● Items
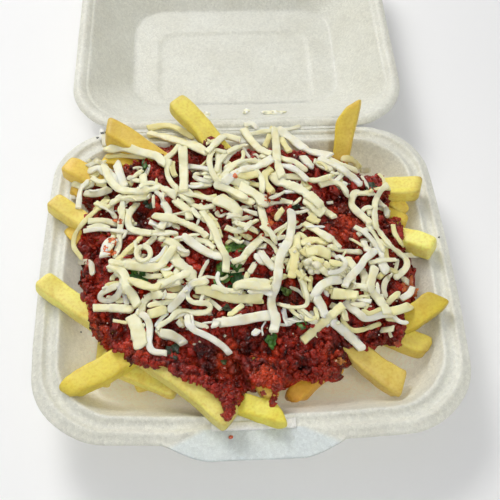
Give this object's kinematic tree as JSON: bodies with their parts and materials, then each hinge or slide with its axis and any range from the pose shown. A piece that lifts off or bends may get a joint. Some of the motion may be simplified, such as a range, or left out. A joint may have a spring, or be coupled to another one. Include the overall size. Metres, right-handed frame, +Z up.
{
  "type": "chili beef loaded fries",
  "caption": "Thick-cut fries heaped with chili minced beef, grated white cheese and chopped herbs in an open hinged foam meal box.",
  "frame": {"origin": "centre of the tray's flat underside", "axes": "+Z up, +Y from the tray towards the hinge and the open lid, +X to the right as seen from the front tab"},
  "size_m": [0.2488, 0.4471, 0.0645],
  "materials": {
    "foam": "expanded foam with fine beads, soft satin",
    "fries": "fried potato, smooth and slightly oily, golden edges",
    "beef": "wet dark red minced meat in sauce",
    "cheese": "grated white cheese, soft satin",
    "herb": "chopped green herb leaves",
    "sauce": "bright orange-red sauce specks"
  },
  "bodies": {
    "tray": {"tray": "foam", "fries": "fries", "chili_beef": "beef", "cheese": "cheese"},
    "lid": {"lid": "foam"}
  },
  "joints": [
    {"name": "lid_hinge", "type": "hinge", "parent": "tray", "child": "lid", "pos_m": [0, 0.1122, 0.03815], "axis": [1, 0, 0], "range_deg": [0, 80]}
  ]
}
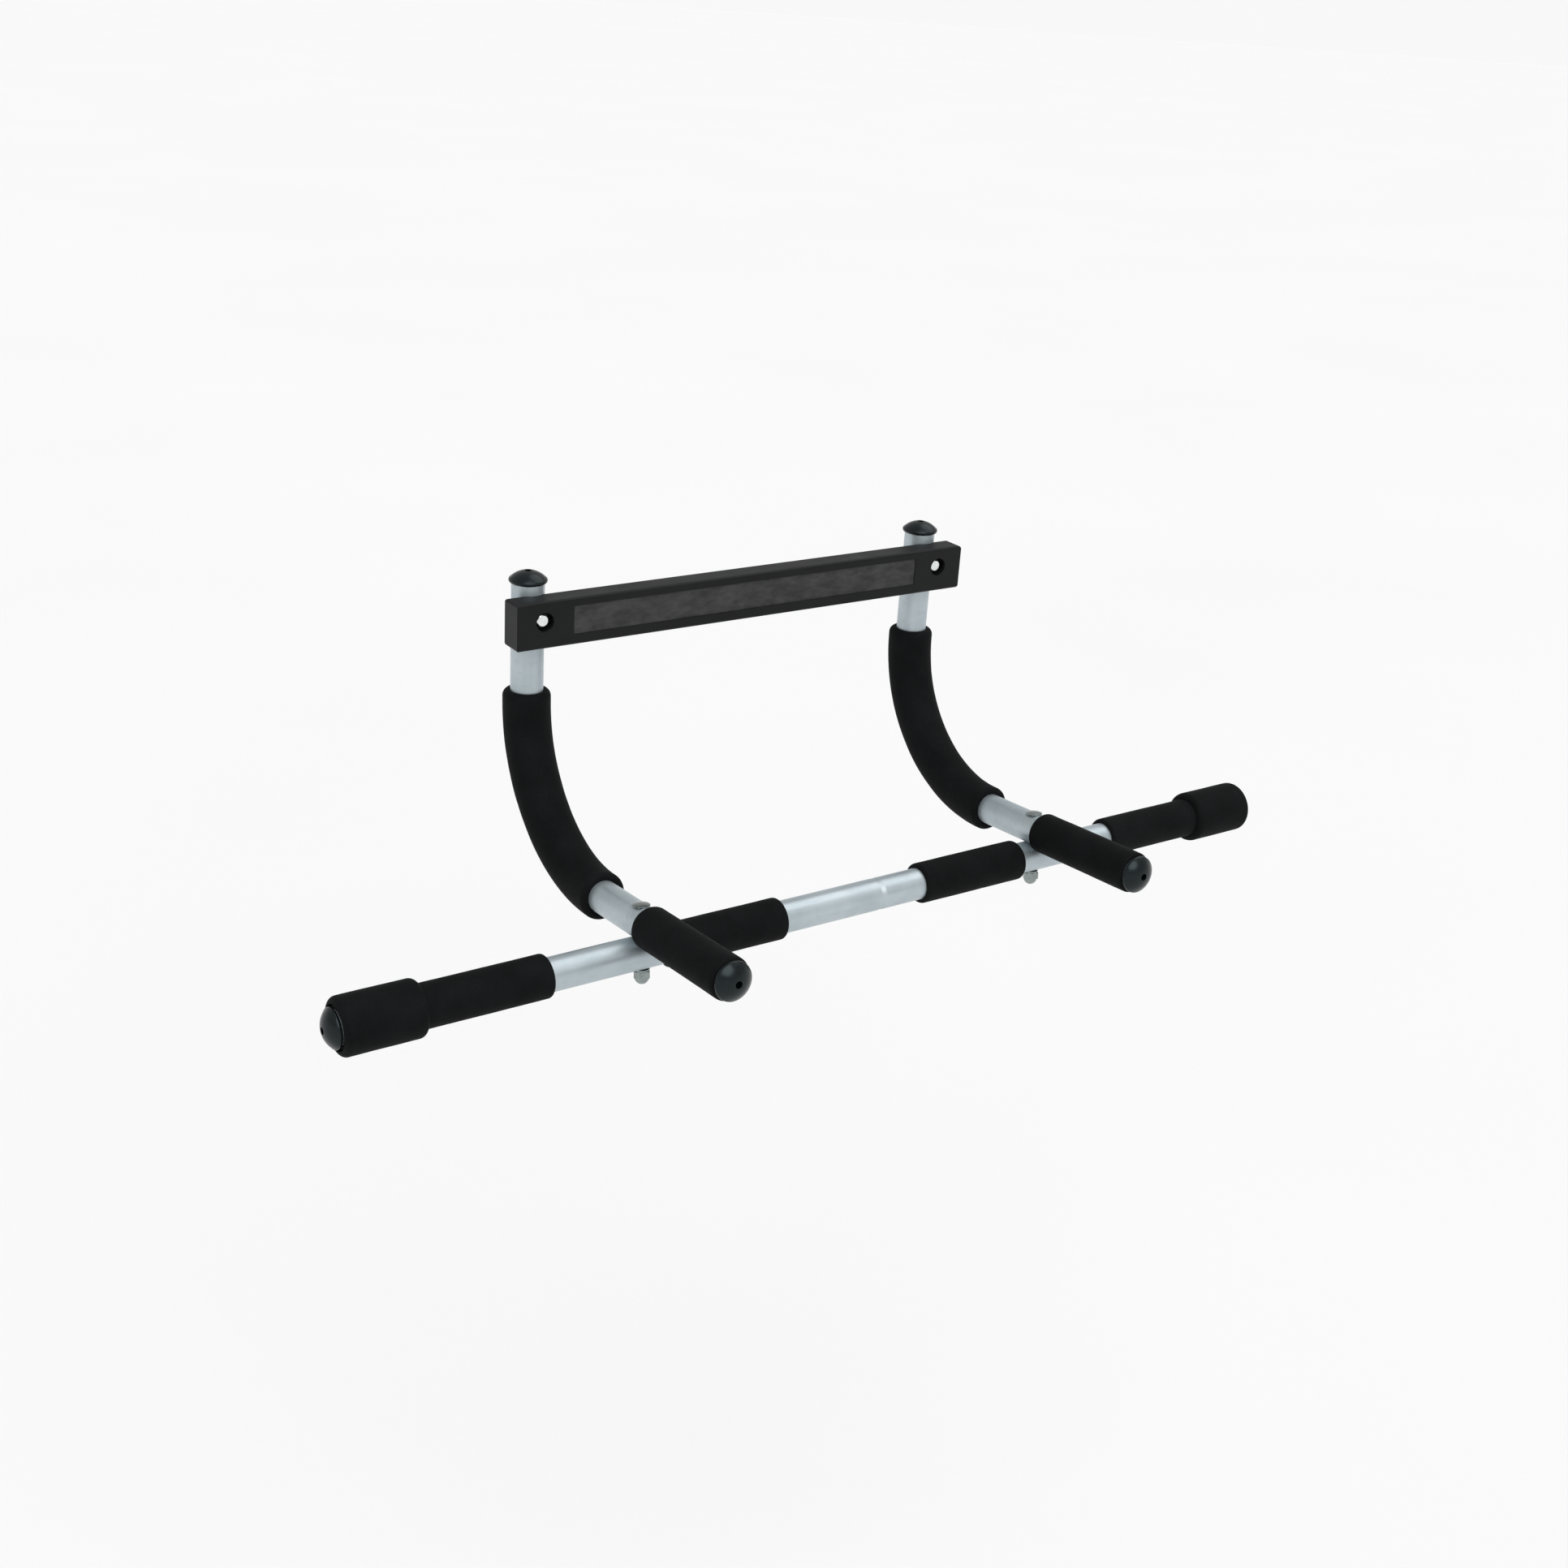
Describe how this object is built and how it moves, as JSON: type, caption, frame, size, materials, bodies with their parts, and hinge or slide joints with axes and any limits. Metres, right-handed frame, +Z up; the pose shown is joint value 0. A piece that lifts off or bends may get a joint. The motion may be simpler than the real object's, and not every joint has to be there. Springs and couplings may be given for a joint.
{
  "type": "pull up bar",
  "caption": "Doorway pull up bar: a straight bar with foam grips and casing pads, two J-shaped arms with front handles, and a trim bar that rests on the door casing.",
  "frame": {"origin": "the middle of the trim bar's underside, which rests on top of the door casing", "axes": "+X along the main bar, -Y towards the handles, +Z up as the bar hangs in a doorway"},
  "size_m": [0.9496, 0.3683, 0.2882],
  "materials": {
    "painted_tube": "silver-grey enamel, satin",
    "black_foam": "matte closed-cell foam with fine pores",
    "trim_plastic": "semi-gloss moulded plastic, fine spark-eroded grain",
    "strip_rubber": "cloudy dark grey rubber",
    "end_cap_plastic": "glossy dark grey plastic",
    "core_steel": "plain rolled steel",
    "bright_zinc": "bright zinc plating"
  },
  "bodies": {
    "frame": {"bar_half_left": "painted_tube", "bar_half_right": "painted_tube", "bar_end_cap_left": "end_cap_plastic", "bar_end_cap_right": "end_cap_plastic", "arm_left": "painted_tube", "arm_right": "painted_tube", "arm_top_cap_left": "end_cap_plastic", "arm_top_cap_right": "end_cap_plastic", "handle_cap_left": "end_cap_plastic", "handle_cap_right": "end_cap_plastic", "handle_grip_left": "black_foam", "handle_grip_right": "black_foam", "inner_grip_left": "black_foam", "inner_grip_right": "black_foam", "outer_grip_left": "black_foam", "outer_grip_right": "black_foam", "casing_pad_left": "black_foam", "casing_pad_right": "black_foam", "arm_foam_left": "black_foam", "arm_foam_right": "black_foam", "trim_bar_moulding": "trim_plastic", "trim_bar_core": "core_steel", "trim_wall_strip": "strip_rubber", "crossing_bolt_left": "bright_zinc", "crossing_bolt_right": "bright_zinc", "trim_bolt_left": "bright_zinc", "trim_bolt_right": "bright_zinc"},
    "crossing_washer_carriage_left": {"crossing_lock_washer_left": "bright_zinc"},
    "crossing_nut_left": {"crossing_cap_nut_left": "bright_zinc"},
    "trim_washer_carriage_left": {"trim_arc_washer_left": "bright_zinc"},
    "trim_nut_left": {"trim_cap_nut_left": "bright_zinc"},
    "crossing_washer_carriage_right": {"crossing_lock_washer_right": "bright_zinc"},
    "crossing_nut_right": {"crossing_cap_nut_right": "bright_zinc"},
    "trim_washer_carriage_right": {"trim_arc_washer_right": "bright_zinc"},
    "trim_nut_right": {"trim_cap_nut_right": "bright_zinc"}
  },
  "joints": [
    {"name": "crossing_nut_travel_left", "type": "slide", "parent": "frame", "child": "crossing_washer_carriage_left", "axis": [0, -0.0802, -0.9968], "range_m": [0, 0.00906]},
    {"name": "crossing_nut_turn_left", "type": "hinge", "parent": "crossing_washer_carriage_left", "child": "crossing_nut_left", "pos_m": [-0.2054, -0.1825, -0.2015], "axis": [0, -0.0802, -0.9968], "range_deg": [0, 2610]},
    {"name": "trim_nut_travel_left", "type": "slide", "parent": "frame", "child": "trim_washer_carriage_left", "axis": [0, 1, 0], "range_m": [0, 0.00625]},
    {"name": "trim_nut_turn_left", "type": "hinge", "parent": "trim_washer_carriage_left", "child": "trim_nut_left", "pos_m": [-0.2054, 0, 0.0232], "axis": [0, 1, 0], "range_deg": [0, 2250]},
    {"name": "crossing_nut_travel_right", "type": "slide", "parent": "frame", "child": "crossing_washer_carriage_right", "axis": [0, -0.0802, -0.9968], "range_m": [0, 0.00906]},
    {"name": "crossing_nut_turn_right", "type": "hinge", "parent": "crossing_washer_carriage_right", "child": "crossing_nut_right", "pos_m": [0.2054, -0.1825, -0.2015], "axis": [0, -0.0802, -0.9968], "range_deg": [0, 2610]},
    {"name": "trim_nut_travel_right", "type": "slide", "parent": "frame", "child": "trim_washer_carriage_right", "axis": [0, 1, 0], "range_m": [0, 0.00625]},
    {"name": "trim_nut_turn_right", "type": "hinge", "parent": "trim_washer_carriage_right", "child": "trim_nut_right", "pos_m": [0.2054, 0, 0.0232], "axis": [0, 1, 0], "range_deg": [0, 2250]}
  ],
  "couplings": [
    {"joint": "crossing_nut_turn_left", "follows": "crossing_nut_travel_left", "rad_per_m": 5026.5},
    {"joint": "trim_nut_turn_left", "follows": "trim_nut_travel_left", "rad_per_m": 6283.2},
    {"joint": "crossing_nut_turn_right", "follows": "crossing_nut_travel_right", "rad_per_m": 5026.5},
    {"joint": "trim_nut_turn_right", "follows": "trim_nut_travel_right", "rad_per_m": 6283.2}
  ]
}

● Exercise requirements
Output the entries verbatim.

● Final answer
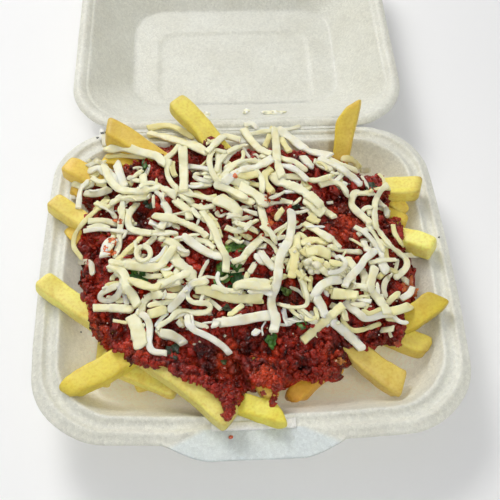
Give this object's kinematic tree as JSON: bodies with their parts and materials, then each hinge or slide with its axis and any range from the pose shown. A piece that lifts off or bends may get a joint. Some of the motion may be simplified, such as a range, or left out. A joint may have a spring, or be coupled to another one. Include the overall size. Metres, right-handed frame, +Z up.
{
  "type": "chili beef loaded fries",
  "caption": "Thick-cut fries heaped with chili minced beef, grated white cheese and chopped herbs in an open hinged foam meal box.",
  "frame": {"origin": "centre of the tray's flat underside", "axes": "+Z up, +Y from the tray towards the hinge and the open lid, +X to the right as seen from the front tab"},
  "size_m": [0.2488, 0.4471, 0.0645],
  "materials": {
    "foam": "expanded foam with fine beads, soft satin",
    "fries": "fried potato, smooth and slightly oily, golden edges",
    "beef": "wet dark red minced meat in sauce",
    "cheese": "grated white cheese, soft satin",
    "herb": "chopped green herb leaves",
    "sauce": "bright orange-red sauce specks"
  },
  "bodies": {
    "tray": {"tray": "foam", "fries": "fries", "chili_beef": "beef", "cheese": "cheese"},
    "lid": {"lid": "foam"}
  },
  "joints": [
    {"name": "lid_hinge", "type": "hinge", "parent": "tray", "child": "lid", "pos_m": [0, 0.1122, 0.03815], "axis": [1, 0, 0], "range_deg": [0, 80]}
  ]
}
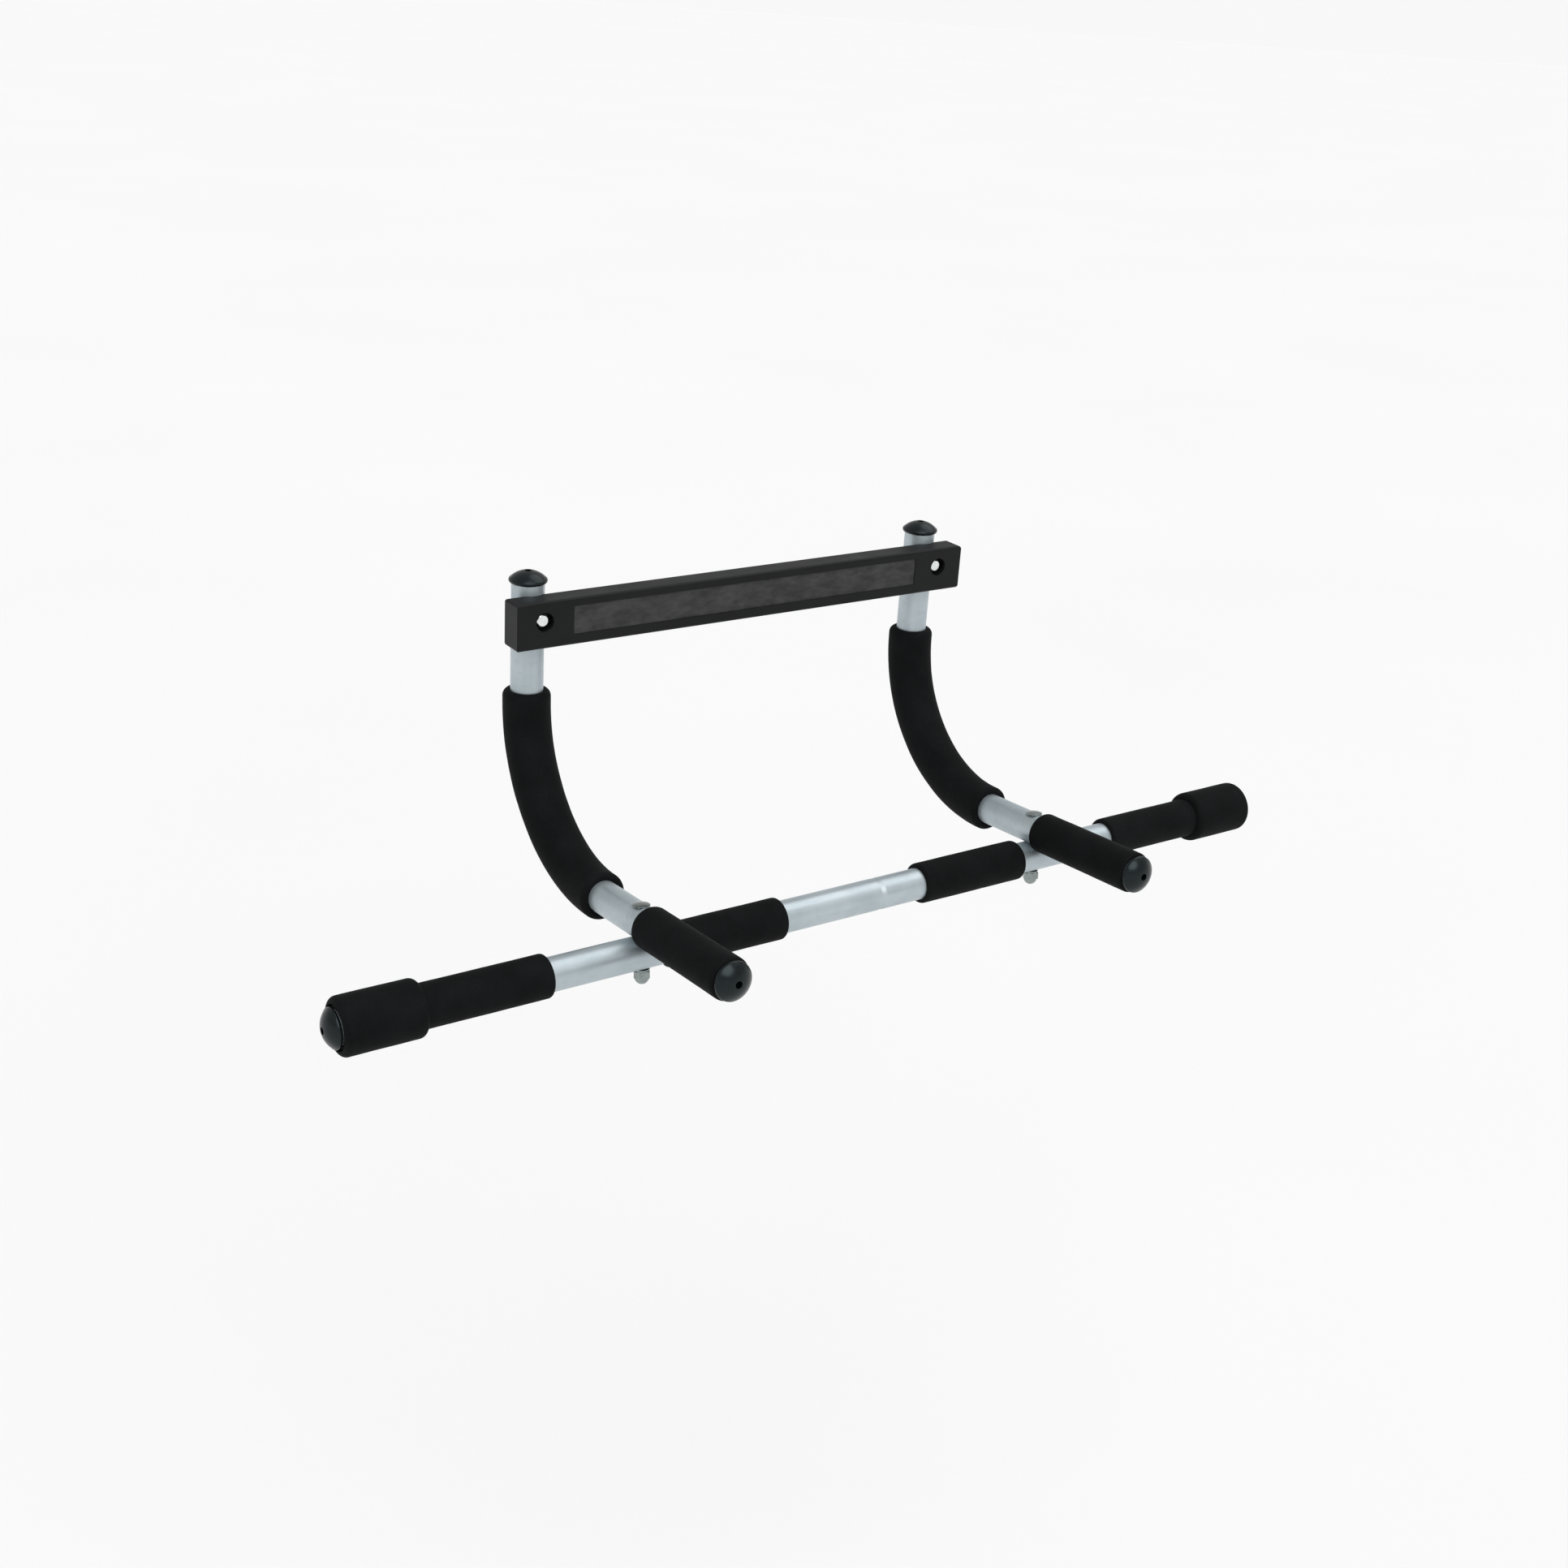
Describe how this object is built and how it moves, as JSON: type, caption, frame, size, materials, bodies with their parts, and hinge or slide joints with axes and any limits. Metres, right-handed frame, +Z up; the pose shown is joint value 0. A piece that lifts off or bends may get a joint. The motion may be simpler than the real object's, and not every joint has to be there. Springs and couplings may be given for a joint.
{
  "type": "pull up bar",
  "caption": "Doorway pull up bar: a straight bar with foam grips and casing pads, two J-shaped arms with front handles, and a trim bar that rests on the door casing.",
  "frame": {"origin": "the middle of the trim bar's underside, which rests on top of the door casing", "axes": "+X along the main bar, -Y towards the handles, +Z up as the bar hangs in a doorway"},
  "size_m": [0.9496, 0.3683, 0.2882],
  "materials": {
    "painted_tube": "silver-grey enamel, satin",
    "black_foam": "matte closed-cell foam with fine pores",
    "trim_plastic": "semi-gloss moulded plastic, fine spark-eroded grain",
    "strip_rubber": "cloudy dark grey rubber",
    "end_cap_plastic": "glossy dark grey plastic",
    "core_steel": "plain rolled steel",
    "bright_zinc": "bright zinc plating"
  },
  "bodies": {
    "frame": {"bar_half_left": "painted_tube", "bar_half_right": "painted_tube", "bar_end_cap_left": "end_cap_plastic", "bar_end_cap_right": "end_cap_plastic", "arm_left": "painted_tube", "arm_right": "painted_tube", "arm_top_cap_left": "end_cap_plastic", "arm_top_cap_right": "end_cap_plastic", "handle_cap_left": "end_cap_plastic", "handle_cap_right": "end_cap_plastic", "handle_grip_left": "black_foam", "handle_grip_right": "black_foam", "inner_grip_left": "black_foam", "inner_grip_right": "black_foam", "outer_grip_left": "black_foam", "outer_grip_right": "black_foam", "casing_pad_left": "black_foam", "casing_pad_right": "black_foam", "arm_foam_left": "black_foam", "arm_foam_right": "black_foam", "trim_bar_moulding": "trim_plastic", "trim_bar_core": "core_steel", "trim_wall_strip": "strip_rubber", "crossing_bolt_left": "bright_zinc", "crossing_bolt_right": "bright_zinc", "trim_bolt_left": "bright_zinc", "trim_bolt_right": "bright_zinc"},
    "crossing_washer_carriage_left": {"crossing_lock_washer_left": "bright_zinc"},
    "crossing_nut_left": {"crossing_cap_nut_left": "bright_zinc"},
    "trim_washer_carriage_left": {"trim_arc_washer_left": "bright_zinc"},
    "trim_nut_left": {"trim_cap_nut_left": "bright_zinc"},
    "crossing_washer_carriage_right": {"crossing_lock_washer_right": "bright_zinc"},
    "crossing_nut_right": {"crossing_cap_nut_right": "bright_zinc"},
    "trim_washer_carriage_right": {"trim_arc_washer_right": "bright_zinc"},
    "trim_nut_right": {"trim_cap_nut_right": "bright_zinc"}
  },
  "joints": [
    {"name": "crossing_nut_travel_left", "type": "slide", "parent": "frame", "child": "crossing_washer_carriage_left", "axis": [0, -0.0802, -0.9968], "range_m": [0, 0.00906]},
    {"name": "crossing_nut_turn_left", "type": "hinge", "parent": "crossing_washer_carriage_left", "child": "crossing_nut_left", "pos_m": [-0.2054, -0.1825, -0.2015], "axis": [0, -0.0802, -0.9968], "range_deg": [0, 2610]},
    {"name": "trim_nut_travel_left", "type": "slide", "parent": "frame", "child": "trim_washer_carriage_left", "axis": [0, 1, 0], "range_m": [0, 0.00625]},
    {"name": "trim_nut_turn_left", "type": "hinge", "parent": "trim_washer_carriage_left", "child": "trim_nut_left", "pos_m": [-0.2054, 0, 0.0232], "axis": [0, 1, 0], "range_deg": [0, 2250]},
    {"name": "crossing_nut_travel_right", "type": "slide", "parent": "frame", "child": "crossing_washer_carriage_right", "axis": [0, -0.0802, -0.9968], "range_m": [0, 0.00906]},
    {"name": "crossing_nut_turn_right", "type": "hinge", "parent": "crossing_washer_carriage_right", "child": "crossing_nut_right", "pos_m": [0.2054, -0.1825, -0.2015], "axis": [0, -0.0802, -0.9968], "range_deg": [0, 2610]},
    {"name": "trim_nut_travel_right", "type": "slide", "parent": "frame", "child": "trim_washer_carriage_right", "axis": [0, 1, 0], "range_m": [0, 0.00625]},
    {"name": "trim_nut_turn_right", "type": "hinge", "parent": "trim_washer_carriage_right", "child": "trim_nut_right", "pos_m": [0.2054, 0, 0.0232], "axis": [0, 1, 0], "range_deg": [0, 2250]}
  ],
  "couplings": [
    {"joint": "crossing_nut_turn_left", "follows": "crossing_nut_travel_left", "rad_per_m": 5026.5},
    {"joint": "trim_nut_turn_left", "follows": "trim_nut_travel_left", "rad_per_m": 6283.2},
    {"joint": "crossing_nut_turn_right", "follows": "crossing_nut_travel_right", "rad_per_m": 5026.5},
    {"joint": "trim_nut_turn_right", "follows": "trim_nut_travel_right", "rad_per_m": 6283.2}
  ]
}